**** DATA BLOCK ****

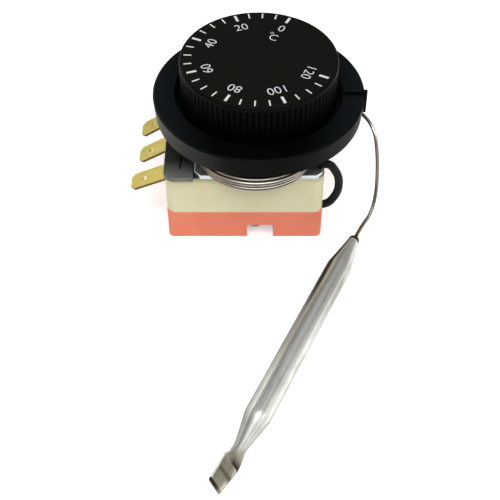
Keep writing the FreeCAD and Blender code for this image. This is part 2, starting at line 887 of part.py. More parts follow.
def contact_arm(name, y, level):
    """The stamped arm that carries a fixed contact under or over the moving one."""
    wide = size.arm_width / 2
    reach = sorted((y, as_size(0)), key=float)
    leg_left = blade_root - size.arm_inset
    low, high = sorted((level, tab_bottom), key=float)
    leg = box(name + "_leg", (leg_left, leg_left + size.tab), (y - wide, y + wide),
              (low, high + size.tab))
    along = box(name + "_along", (leg_left, contact_x + wide), (y - wide, y + wide),
                (level, level + size.tab))
    across = box(name + "_across", (contact_x - wide, contact_x + wide),
                 (reach[0] - wide, reach[1] + wide), (level, level + size.tab))
    return [leg, along, across]


lower_arm_top = contact_bottom - size.lower_contact
upper_contact_bottom = contact_top + size.upper_contact_gap
upper_arm_level = upper_contact_bottom + size.upper_contact


def make_terminals():
    inner = blade_root - size.arm_inset + size.tab
    front_y = -size.tab_pitch
    rear_y = size.tab_pitch
    front = fuse("terminal_front",
                 *tab("terminal_front", size.front_tab_length, front_y, size.front_tab_angle),
                 tab_strip("terminal_front_strip", front_y, inner),
                 *contact_arm("terminal_front_arm", front_y, lower_arm_top - size.tab))
    middle = fuse("terminal_middle",
                  *tab("terminal_middle", size.middle_tab_length, 0, size.middle_tab_angle),
                  tab_strip("terminal_middle_strip", 0, blade_root - size.blade_gap))
    rear = fuse("terminal_rear",
                *tab("terminal_rear", size.rear_tab_length, rear_y, size.rear_tab_angle),
                tab_strip("terminal_rear_strip", rear_y, inner),
                *contact_arm("terminal_rear_arm", rear_y, upper_arm_level))
    return [front, middle, rear]


def make_contact_blade():
    half = size.blade_width / 2
    tip_half = half * BLADE_TAPER
    leaf = padded("contact_blade_leaf", [
        (blade_root, -half), (contact_x, -half), (blade_tip, -tip_half),
        (blade_tip, tip_half), (contact_x, half), (blade_root, half)],
        blade_bottom, size.blade, [(size.contact_radius * RIVET_NECK, contact_x, 0)])
    edge = rod("contact_blade_root", size.blade / 2, size.blade_width,
               (blade_root, -half, blade_bottom + size.blade / 2), "y")
    return fuse("contact_blade", leaf, edge)


def make_moving_contact():
    disc = size.contact_radius
    neck = disc * RIVET_NECK
    face = disc * CONTACT_FACE
    crown = size.contact_crown
    body = turned("moving_contact", [
        (0, contact_bottom), (face, contact_bottom), (disc, contact_bottom + crown),
        (disc, blade_bottom), (neck, blade_bottom), (neck, tab_bottom), (disc, tab_bottom),
        (disc, contact_top - crown), (face, contact_top), (0, contact_top)])
    put(body, contact_x, 0, 0)
    return body


def fixed_contact(name, low, high, face_up):
    disc = size.contact_radius
    face = disc * CONTACT_FACE
    crown = size.contact_crown
    rim_low, rim_high = (disc, face) if face_up else (face, disc)
    body = turned(name, [
        (0, low), (rim_low, low), (disc, low + crown), (disc, high - crown), (rim_high, high),
        (0, high)])
    put(body, contact_x, 0, 0)
    return body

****

THE REQUEST
Recopy the whole listing exactly.

TASK OUTPUT
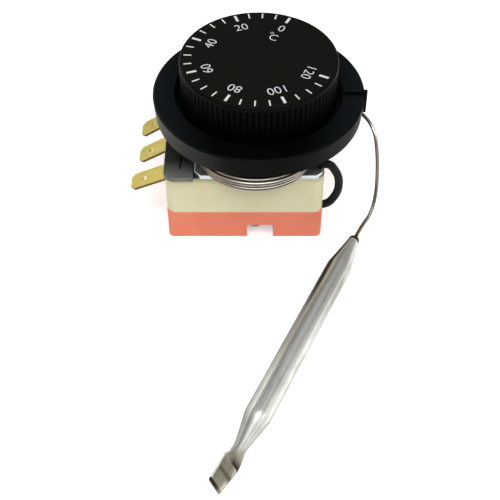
Keep writing the FreeCAD and Blender code for this image. This is part 2, starting at line 887 of part.py. More parts follow.
def contact_arm(name, y, level):
    """The stamped arm that carries a fixed contact under or over the moving one."""
    wide = size.arm_width / 2
    reach = sorted((y, as_size(0)), key=float)
    leg_left = blade_root - size.arm_inset
    low, high = sorted((level, tab_bottom), key=float)
    leg = box(name + "_leg", (leg_left, leg_left + size.tab), (y - wide, y + wide),
              (low, high + size.tab))
    along = box(name + "_along", (leg_left, contact_x + wide), (y - wide, y + wide),
                (level, level + size.tab))
    across = box(name + "_across", (contact_x - wide, contact_x + wide),
                 (reach[0] - wide, reach[1] + wide), (level, level + size.tab))
    return [leg, along, across]


lower_arm_top = contact_bottom - size.lower_contact
upper_contact_bottom = contact_top + size.upper_contact_gap
upper_arm_level = upper_contact_bottom + size.upper_contact


def make_terminals():
    inner = blade_root - size.arm_inset + size.tab
    front_y = -size.tab_pitch
    rear_y = size.tab_pitch
    front = fuse("terminal_front",
                 *tab("terminal_front", size.front_tab_length, front_y, size.front_tab_angle),
                 tab_strip("terminal_front_strip", front_y, inner),
                 *contact_arm("terminal_front_arm", front_y, lower_arm_top - size.tab))
    middle = fuse("terminal_middle",
                  *tab("terminal_middle", size.middle_tab_length, 0, size.middle_tab_angle),
                  tab_strip("terminal_middle_strip", 0, blade_root - size.blade_gap))
    rear = fuse("terminal_rear",
                *tab("terminal_rear", size.rear_tab_length, rear_y, size.rear_tab_angle),
                tab_strip("terminal_rear_strip", rear_y, inner),
                *contact_arm("terminal_rear_arm", rear_y, upper_arm_level))
    return [front, middle, rear]


def make_contact_blade():
    half = size.blade_width / 2
    tip_half = half * BLADE_TAPER
    leaf = padded("contact_blade_leaf", [
        (blade_root, -half), (contact_x, -half), (blade_tip, -tip_half),
        (blade_tip, tip_half), (contact_x, half), (blade_root, half)],
        blade_bottom, size.blade, [(size.contact_radius * RIVET_NECK, contact_x, 0)])
    edge = rod("contact_blade_root", size.blade / 2, size.blade_width,
               (blade_root, -half, blade_bottom + size.blade / 2), "y")
    return fuse("contact_blade", leaf, edge)


def make_moving_contact():
    disc = size.contact_radius
    neck = disc * RIVET_NECK
    face = disc * CONTACT_FACE
    crown = size.contact_crown
    body = turned("moving_contact", [
        (0, contact_bottom), (face, contact_bottom), (disc, contact_bottom + crown),
        (disc, blade_bottom), (neck, blade_bottom), (neck, tab_bottom), (disc, tab_bottom),
        (disc, contact_top - crown), (face, contact_top), (0, contact_top)])
    put(body, contact_x, 0, 0)
    return body


def fixed_contact(name, low, high, face_up):
    disc = size.contact_radius
    face = disc * CONTACT_FACE
    crown = size.contact_crown
    rim_low, rim_high = (disc, face) if face_up else (face, disc)
    body = turned(name, [
        (0, low), (rim_low, low), (disc, low + crown), (disc, high - crown), (rim_high, high),
        (0, high)])
    put(body, contact_x, 0, 0)
    return body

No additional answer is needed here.